In the same way extraordinary accounts have been given of the high rate of interest in India; but the state of the actual cultivators completely contradicts the supposition, that, independently of their labour, the profits upon their stock is so considerable; and the late reduction of the government paper to six per cent. fully proves that, in common and peaceable times, the returns of capital, which can be depended upon in other sorts of business, are by no means so great as to warrant the borrowing at a very high rate of interest.

It is probable that, with the exception of occasional speculations, the money which is borrowed at the high rates of interest noticed in China and India, is borrowed in both countries, rather with a view to expenditure, the payment of debts, or some pressing necessity, than with a view to regular profits.

Some of the causes, which have been noticed as tending prematurely and irregularly to raise rents and lower profits in the countries of the east, operated without doubt to a certain extent in the early stages of society in Europe. At one period most of the land was cultivated by slaves; and on the metayer system which succeeded, the division of the crop was so arranged as to allow the cultivator but little more than a scanty subsistence. In this state of things the rate of profits on the land could have but little to do with the general rate of profits. The peasant could not, without the greatest difficulty, realize money and change his profession; and it is quite certain that no one who had accumulated a capital in manufactures and commerce, would employ it in cultivating the lands of others as a metayer. There would thus be little or no interchange of capital between trade and agriculture, and the profits in each might in consequence be very unequal.

It is probable however, as in the case of China and India above mentioned, that profits would not be excessively high. This would depend indeed mainly upon the supply of capital in manufactures and commerce; if capital were scarce, compared with the demand for the products of these kinds of industry, profits would certainly be high; and all that can be said safely is, that we cannot infer that they were very high, from the very high rates of interest occasionally mentioned.

Rent then has been traced to the same common nature with that general surplus from the land, which is the result of certain qualities of the soil and its produce; and it has been found to commence its separation from profits and wages, as soon as they begin to fall from the scarcity of fertile land whether occasioned by the natural progress of a country towards wealth and population, or by any premature and unnecessary monopoly of the soil.

[† ] After what has been stated respecting the constancy of the value of labour in the last chapter, it will be understood that whenever I speak of high or low wages, or of the rise or fall of wages, I always mean to refer to their greater or less amount, or to the increase or diminution of the quantity of necessaries, &c. awarded the labourer, or of the money wherewith he purchases those necessaries, and which is variable in its value.
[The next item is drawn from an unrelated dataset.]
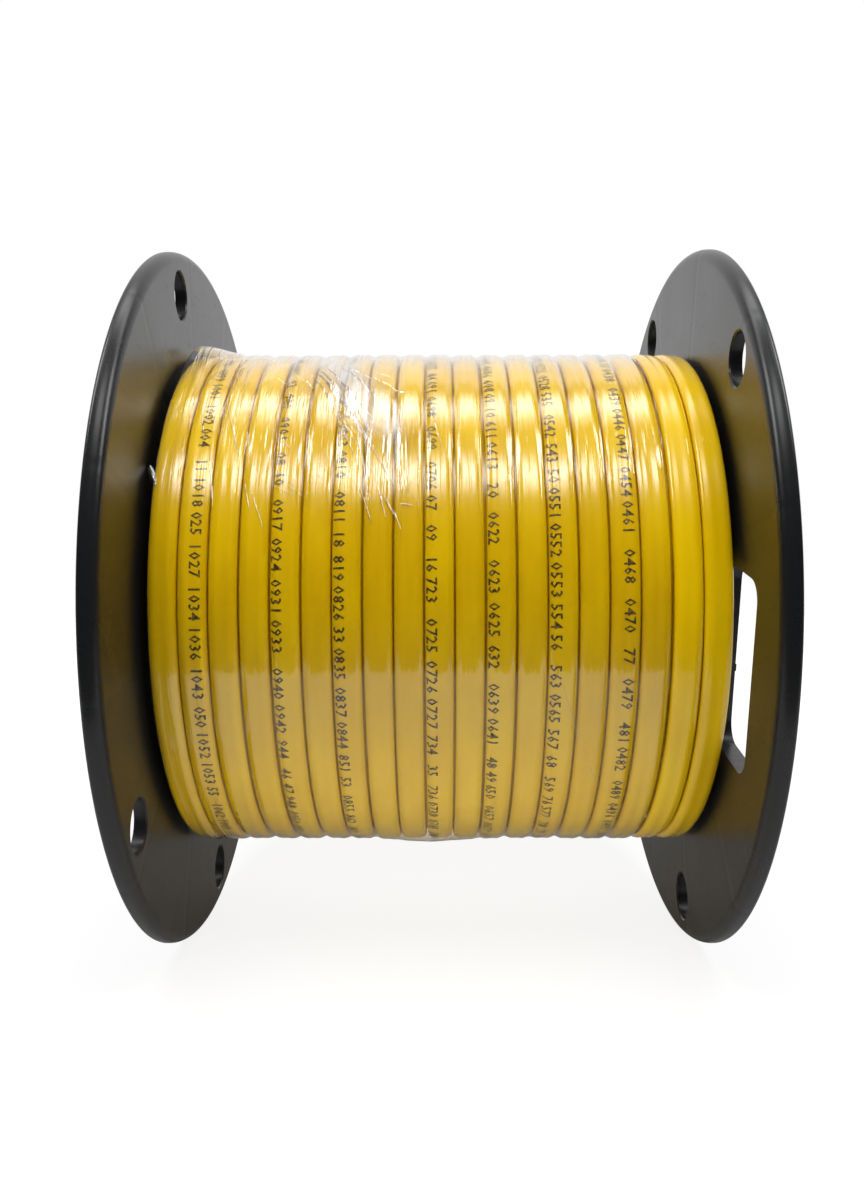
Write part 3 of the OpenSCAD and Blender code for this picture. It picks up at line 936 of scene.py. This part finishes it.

It would, perhaps, have been better, in order to avoid ambiguity, always to have applied these latter terms to wages, instead of the former ones, but the expressions high and low wages, and the rise and fall of wages, being so constantly used in common conversation, and being always understood in the sense in which I explain them, the retaining them is not likely to create confusion in the mind of the reader.
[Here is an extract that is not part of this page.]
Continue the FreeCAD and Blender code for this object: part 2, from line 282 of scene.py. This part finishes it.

[* ] If, commencing with a new colony the increase of population did not create a demand for more food than could be produced with the same profits from the richest lands, no rent could arise, and no inferior land could be taken into cultivation.

[† ] Mr. Ricardo quite misunderstood me, when he represents me as saying that rent immediately and necessarily rises or falls with the increased or diminished fertility of the land. (p. 489, 3d edit.) How far my former words would bear this interpretation the reader must judge: but I certainly could not be aware that they would be so construed. Having stated three causes as necessary to the production of rent, I could not possibly have meant to say that rent would vary always and exactly in proportion to one of them. I distinctly stated, indeed, that in new colonies, the surplus produce from the land, or its fertility, appears but little in the shape of rent. Surely he expressed himself more inadvertently while correcting me, by referring to the comparative scarcity of the most fertile land as the only cause of rent, (p. 490, 3d edit.) although he has himself acknowledged, that without positive fertility, no rent can exist. (p. 491.) If the most fertile land of any country were still very poor, such country would yield but very little rent, however scarce such land might be; and if there were no excess of necessaries above what are required for the maintenance of the cultivators, there would be no excess of price.

[* ] The immediate motive for the cultivation of fresh land can only be the prospect of employing an increasing capital to greater advantage than on the old land.

[† ] When a given value of capital yields smaller returns, whether on new land or old, the loss is generally divided between the labourers and capitalists, and wages and profits fall at the same time. This is quite contrary to Mr. Ricardo’s language. But the wages we refer to are totally different. He speaks of the mere labour cost of producing the necessaries of the labourer; I speak of the necessaries themselves. The reader will be aware that when corn wages have fallen, the value of corn has risen, owing to a greater intensity of demand for it, or the power and will to purchase it by the sacrifice of a greater quantity of labour.

[* ] This view of the subject includes all the different kinds of rent referred to by Mr. Jones, in his late valuable account of the state of rents, and the various modes of paying labour in different parts of the world. Whether the labourer is paid in money, in produce, or by a portion of land which he is to work himself with a part of his labour, while he gives the other part to his lord, the foundation of rent is exactly the same, depending always upon the value of the excess of what the whole of the lord’s land produces, above that which under the actual circumstances is received by the cultivators, and the amount of rent which can be received from a given extent of land will rise according to all the different degrees of fertility above that which will only support the actual cultivators.

[* ] Penal Code, Staunton, p. 158. The market-rate of interest at Canton is said, however, to be only from twelve to eighteen per cent. Id. note XVII.